En moins d’un mois, la même Cour d’Appel (même formation de Jugement, même clause), aura repeint et donné de belles couleurs à la question qui taraude tout emprunteur flanqué d’une disposition sur la méthode utilisé pour calculer les intérêts de son crédit : ai-je mes chances ?

L’arrêt rendu le 5 novembre 2019, est dans "l’épure" : Pas de nullité, ni de report en avant du point de départ de la prescription, puisque c’est écrit noir sur blanc vos intérêts seront calculés au moyen d’années comptés pour 360 jours, et de mois comptés pour 30 jours seulement.

L’arrêt rendu par la Cour d’Appel de Besançon le 8 octobre 2019, est en revanche particulièrement remarquable, et ses conséquences sont singulièrement importantes pour les emprunteurs.

En période de taux de refinancement négatifs, il "tombe" bien mal pour les banques.

Après des années d’engagement judiciaire du cabinet pour la reconnaissance du caractère abusif de cette clause, une décision parfaitement motivée, fait résonner un coup de tonnerre dans le ciel bancaire.

Comme le souligne l’un de nos confrères dans le billet qu’il consacre à cette décision, nous avions déjà obtenu que la recommandation (Recomm. n°2005-02, 14 avr. 2005) ; TGI Metz, 21 févr. 2019, n° 2017/471) de la Commission des clauses abusives, émise en matière de compte de dépôt à vue, soit déclarée pleinement applicable aux crédits immobiliers (Le Tribunal avait néanmoins annulé la stipulation d’intérêts sur un autre fondement dans cette affaire).

La Cour reprend l’un de nos principaux arguments : "si cette recommandation vise les contrats d’ouverture de comptes de dépôt, elle est nécessairement transposable aux calculs d’intérêts faisant intervenir un taux quotidien, tels les intérêts intercalaires des prêts immobiliers". (Voir la formule - ardue - de calcul des taux quotidiens sur le site du cabinet [1]).

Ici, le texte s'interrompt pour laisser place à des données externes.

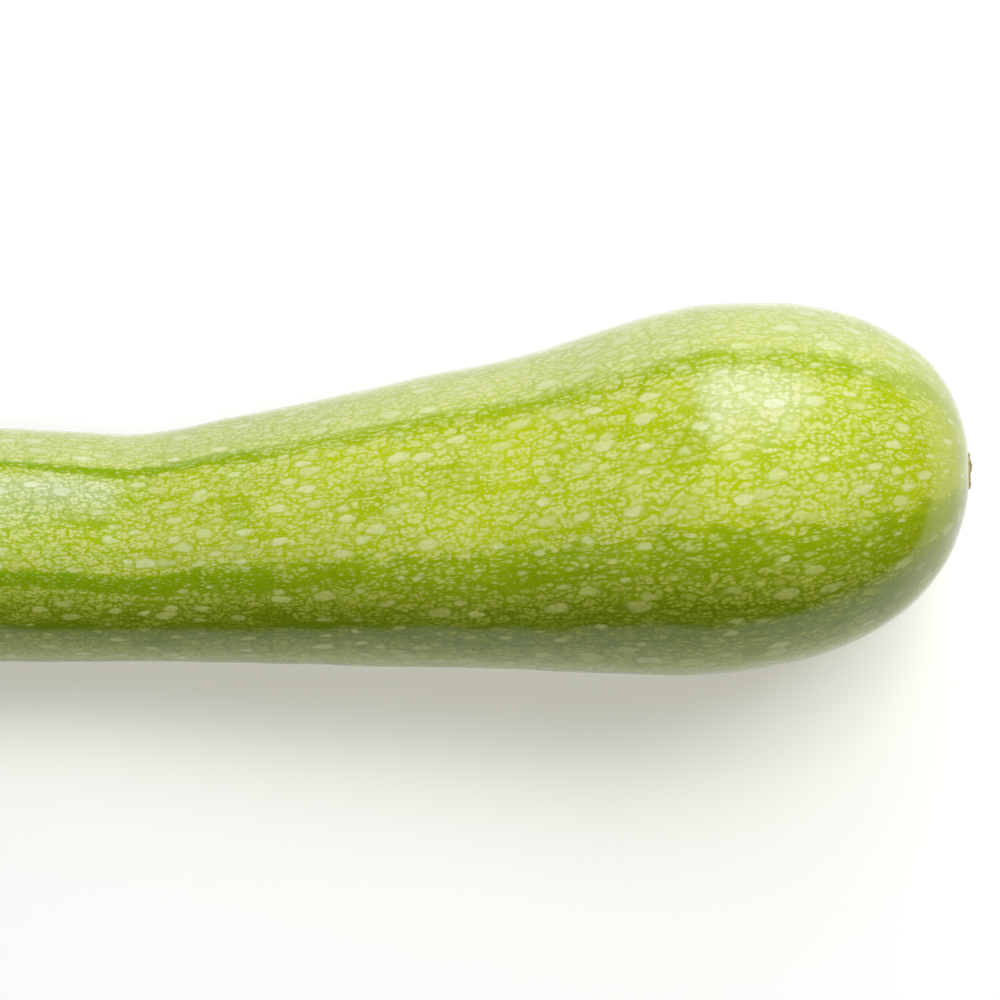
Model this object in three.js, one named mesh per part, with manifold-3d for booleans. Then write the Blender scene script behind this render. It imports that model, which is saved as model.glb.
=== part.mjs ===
// A courgette (zucchini), as picked: a pale, club-shaped fruit and the stub of its cut stem.
// Units are millimetres. The courgette lies on its side along X, stem towards -X and blossom end
// towards +X, and rests on the plane z = 0. The origin is under the middle of its bounding box.
import * as THREE from 'three';
import { mergeVertices } from 'three/addons/utils/BufferGeometryUtils.js';
import Module from 'manifold-3d';

const { lerp, degToRad } = THREE.MathUtils;

// Fruit. "Along" is the distance from the stem seat towards the blossom end.
const FRUIT_LENGTH = 208;
const SEAT_RADIUS = 10; // flat end of the shoulder, under the stem
const SHOULDER_ALONG = 23;
const SHOULDER_RADIUS = 21.2;
const SHOULDER_POWER = 2.2; // roundness of the shoulder: 2 is an ellipse, more is squarer
const BULGE_ALONG = 162;
const BULGE_RADIUS = 32.15;
const BLOSSOM_POWER = 2.36;
const HEIGHT_TO_WIDTH = 0.97; // the fruit is a little lower than it is wide

// The fruit between its shoulder and its bulge: along, radius, and sideways drift of the centre.
const BODY_STATIONS = [
  [SHOULDER_ALONG, SHOULDER_RADIUS, -9.3],
  [40, 20.6, -9.55],
  [54, 20.1, -9.95],
  [64, 19.9, -10.2],
  [75, 20.9, -9.2],
  [89, 22.3, -7.9],
  [116, 25.6, -5.3],
  [130, 27.2, -4.1],
  [144, 29.5, -2.2],
  [151, 30.75, -1.2],
  [156, 31.5, -0.6],
  [BULGE_ALONG, BULGE_RADIUS, 0.1],
];
const SEAT_SIDEWAYS = -8.3;
const BLOSSOM_SIDEWAYS = 3.2;
const SEAT_RISE = 1.5; // how far the seat's centre lies above the shoulder's
const BLOSSOM_DROP = 1.5; // how far the blossom end lies below the bulge's centre

// Underside: flat where it rests, at the shoulder and at the bulge, and arched between them.
const RESTING_FLAT_DEPTH = 0.4;
const WAIST_LIFT = 2.2;

// Shallow ribs, deepest at the shoulder. Every second one runs on into a ridge of the stem.
const RIB_COUNT = 10;
const RIB_DEPTH_SHOULDER = 0.022; // share of the radius
const RIB_DEPTH_BODY = 0.004;
const RIB_TURN = degToRad(18);

// Blossom scar: a low corky button that closes the blossom end.
const SCAR_RADIUS = 4;
const SCAR_HEIGHT = 0.4;

// Stem: five ridges, a foot that spreads over the fruit's shoulder, and a slanting cut.
const STEM_LENGTH = 27;
const STEM_ROOT = 3; // how deep its blank starts inside the fruit, before it is trimmed
const STEM_RADIUS = 8.6;
const STEM_FOOT_SPREAD = 5.2;
const STEM_FOOT_FADE = 3.4; // the foot's spread falls to a third over this distance
const STEM_END_SPREAD = 0.9;
const STEM_RIDGES = RIB_COUNT / 2;
const STEM_RIDGE_DEPTH = 0.24; // share of the radius, from groove to crest
const STEM_RIDGE_SHARPNESS = 1.2;
const STEM_BEND_SIDEWAYS = 4;
const STEM_BEND_UP = 3.5;
const STEM_CUT_SLANT = degToRad(9);
const STEM_GAP = 0.3; // clearance between the stem's foot and the fruit

// Facets.
const FRUIT_SIDES = 64;
const SHOULDER_RINGS = 9;
const BODY_RINGS = 26;
const BLOSSOM_RINGS = 14;
const STEM_SIDES = 50;
const STEM_RINGS = 14;

const wasm = await Module();
wasm.setup();

// A closed skin over rings of points, from low X to high X, each counter-clockwise seen from +X.
function loft(rings) {
  const sides = rings[0].length;
  const middle = (ring) => ring.reduce((sum, p) => sum.add(p), new THREE.Vector3()).divideScalar(sides);
  const points = [...rings.flat(), middle(rings[0]), middle(rings.at(-1))];
  const [startCap, endCap] = [points.length - 2, points.length - 1];
  const lastRing = (rings.length - 1) * sides;
  const triangles = [];
  for (let side = 0; side < sides; side++) {
    const next = (side + 1) % sides;
    triangles.push(startCap, next, side, endCap, lastRing + side, lastRing + next);
    for (let ring = 0; ring < rings.length - 1; ring++) {
      const [a, b] = [ring * sides + side, ring * sides + next];
      const [c, d] = [b + sides, a + sides];
      triangles.push(a, b, c, a, c, d);
    }
  }
  return new THREE.BufferGeometry().setFromPoints(points).setIndex(triangles);
}

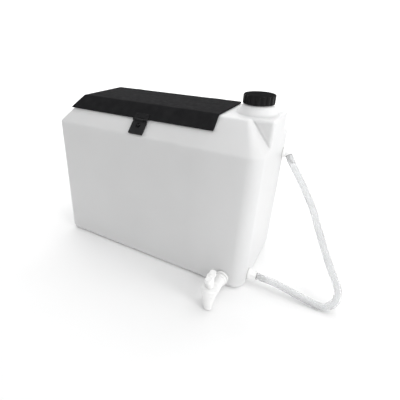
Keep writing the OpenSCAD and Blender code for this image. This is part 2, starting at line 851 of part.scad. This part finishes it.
module level_hose() {
    rings = len(hose_route);
    n = hose_sides;
    points = [for (i = [0 : rings - 1]) each hose_ring(i)];
    walls = [for (i = [0 : rings - 2], k = [0 : n - 1])
        let (a = i * n + k, b = i * n + (k + 1) % n)
        each [[a, b, b + n], [a, b + n, a + n]]];
    first_cap = [[for (k = [n - 1 : -1 : 0]) k]];
    last_cap = [[for (k = [0 : n - 1]) (rings - 1) * n + k]];
    color(clear) polyhedron(points, concat(walls, first_cap, last_cap), convexity = 6);
}

// ---------------------------------------------------------------- nodes

tank_shell();
access_gasket();
hinge_brackets();
hinge_pins();
hinge_rivets();
latch_stud();
access_cover();
latch_plate();
latch_rivets();
latch_pin();
latch_strap();
cap_liner();
filler_cap();
tap_body();
tap_outer_washer();
tap_inner_washer();
tap_backnut();
tap_bonnet();
tap_plug();
tap_plug_seals();
tap_handle();
tap_handle_screw();
lower_hose_tail();
at_lower_port() port_outer_washer();  // lower_outer_washer
at_lower_port() port_inner_washer();  // lower_inner_washer
at_lower_port() port_backnut();  // lower_backnut
upper_hose_elbow();
at_upper_port() port_outer_washer();  // upper_outer_washer
at_upper_port() port_inner_washer();  // upper_inner_washer
at_upper_port() port_backnut();  // upper_backnut
level_hose();
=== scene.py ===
"""Looks of the open feed-and-expansion tank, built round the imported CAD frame.

Metres, in the CAD's frame: the origin is the centre of the tank's base, +X runs along the tank
towards the filler neck, +Z is up, and the tap is on the -Y side.
"""
import json
import math

import bpy
from mathutils import Matrix, Vector


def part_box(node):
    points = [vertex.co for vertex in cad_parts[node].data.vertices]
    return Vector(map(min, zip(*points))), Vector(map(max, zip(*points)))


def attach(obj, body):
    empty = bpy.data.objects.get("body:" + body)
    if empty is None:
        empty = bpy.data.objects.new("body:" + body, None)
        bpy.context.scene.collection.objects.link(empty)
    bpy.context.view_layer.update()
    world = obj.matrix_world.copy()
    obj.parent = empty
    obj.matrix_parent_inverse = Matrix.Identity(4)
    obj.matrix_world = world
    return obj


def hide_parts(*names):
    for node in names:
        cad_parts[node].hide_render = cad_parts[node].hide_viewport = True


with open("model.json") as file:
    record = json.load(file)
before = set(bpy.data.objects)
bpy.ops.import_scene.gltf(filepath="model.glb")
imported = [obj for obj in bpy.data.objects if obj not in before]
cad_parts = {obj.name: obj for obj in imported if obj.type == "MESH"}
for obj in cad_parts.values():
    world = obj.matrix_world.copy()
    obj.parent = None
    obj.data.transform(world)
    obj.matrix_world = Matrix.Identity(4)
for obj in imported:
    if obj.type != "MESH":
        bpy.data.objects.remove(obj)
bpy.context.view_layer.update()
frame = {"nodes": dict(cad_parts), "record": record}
NODES = frame["nodes"]
MM = 0.001
FULL_TURN = 2 * math.pi
TANK_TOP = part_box("tank_shell")[1]          # its highest corner: the end's X and the neck's Z
CAP_LOW, CAP_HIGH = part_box("filler_cap")


# ---------------------------------------------------------------- camera

VIEW_AZIMUTH, VIEW_ELEVATION, VIEW_ROLL = 29.9, 26.4, 1.0   # degrees; azimuth 0 looks along +Y
CAMERA_PLACE = (0.3296, -0.5955, 0.4667)
SENSOR_MM, LENS_MM = 36, 28.75
SHIFT_X, SHIFT_Y = 0.086, -0.033            # in widths of the frame
CLIP_START, CLIP_END = 0.01, 50


def add_camera():
    """The camera, turned by the three view angles, with no target to aim at."""
    azimuth, elevation, roll = (math.radians(x) for x in (VIEW_AZIMUTH, VIEW_ELEVATION, VIEW_ROLL))
    flat = math.cos(elevation)
    back = Vector((math.sin(azimuth) * flat, -math.cos(azimuth) * flat, math.sin(elevation)))
    level = Vector((math.cos(azimuth), math.sin(azimuth), 0))
    upright = back.cross(level)
    right = math.cos(roll) * level + math.sin(roll) * upright
    up = math.cos(roll) * upright - math.sin(roll) * level
    data = bpy.data.cameras.new("camera")
    data.lens = LENS_MM
    data.sensor_width = SENSOR_MM
    data.shift_x, data.shift_y = SHIFT_X, SHIFT_Y
    data.clip_start, data.clip_end = CLIP_START, CLIP_END
    camera = bpy.data.objects.new("camera", data)
    bpy.context.scene.collection.objects.link(camera)
    turn = Matrix((right, up, back)).transposed().to_4x4()
    camera.matrix_world = Matrix.Translation(CAMERA_PLACE) @ turn
    bpy.context.scene.camera = camera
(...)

L’arrêt estime, et c’est courageux, que "la référence à l’année lombarde prive l’emprunteur de calculer le "surcoût clandestin", qui s’en infère, ce qui pour être parfaitement exact, n’en demeure pas moins une formulation, disons ... ambitieuse.

L’intérêt majeur de cette décision est ailleurs, néanmoins.

Il siège dans l’affirmation que la stipulation de calcul des intérêts sur des années comptées pour 360 jours seulement, forme "un tout indivisible" avec le reste de la stipulation d’intérêts, et notamment la stipulation de taux. En conséquence, la Cour ordonne le retour à l’intérêt légal pour tout le crédit, depuis le départ.

Notre cabinet plaide depuis de nombreuses années pour que cette sanction soit prononcée, puisqu’en effet, si les intérêts facturés et prélevés par la banque sont majorés lorsque qu’ils sont calculés sur la base d’un taux quotidien (et ce n’est pas théorique, les hypothèses sont multiples dans la vie du prêt d’argent), les autres taux, le TEG ou le TAEG sont également inexacts.

Tout d’abord parce que, si comme le plaident les banques concernées, le reste des échéances (celles qui ne font pas appel à un taux quotidien) est calculé sur une base de 365 jours, le TEG est alors obtenu à partir d’une période qui n’est pas "unitaire". Ce qui viole frontalement la méthode imposée par la loi.

Ensuite, par ce que le résultat obtenu pour calculer le TEG en "base 360" est minoré - ce qui n’impacte cependant pas toujours la décimale - de (12,6667-12)/12.

Pour que la stipulation d’année lombarde n’ai aucun incidence sur le TEG, un Magistrat (Gérard BIARDEAUD - "les calculs financiers du juriste" - Berger Levrault - "Le décalage de la première mensualité", p.41) explique que le prêteur devrait actualiser le calculs des intérêts des périodes incomplètes selon l’une des deux méthodes données par l’exemple 5bis de l’annexe à l’article R.314-3.

Ce qu’aucune banque ne fait.

Clause ou pas, il y a bien un abus, qui reste parfaitement invisible pour l’emprunteur tant que le contrat ne le lui indique pas. La nullité peut être tentée dans les délais de prescription. En présence d’une clause explicite, ce sont les dispositions de l’article L 212-1 qu’il faut sortir de sa manche, la jurisprudence européenne et celle de la Cour de Cassation sur l’imprescriptibilité de cette demande.

Finalement, rien ne sert de courir, il faut partir à point.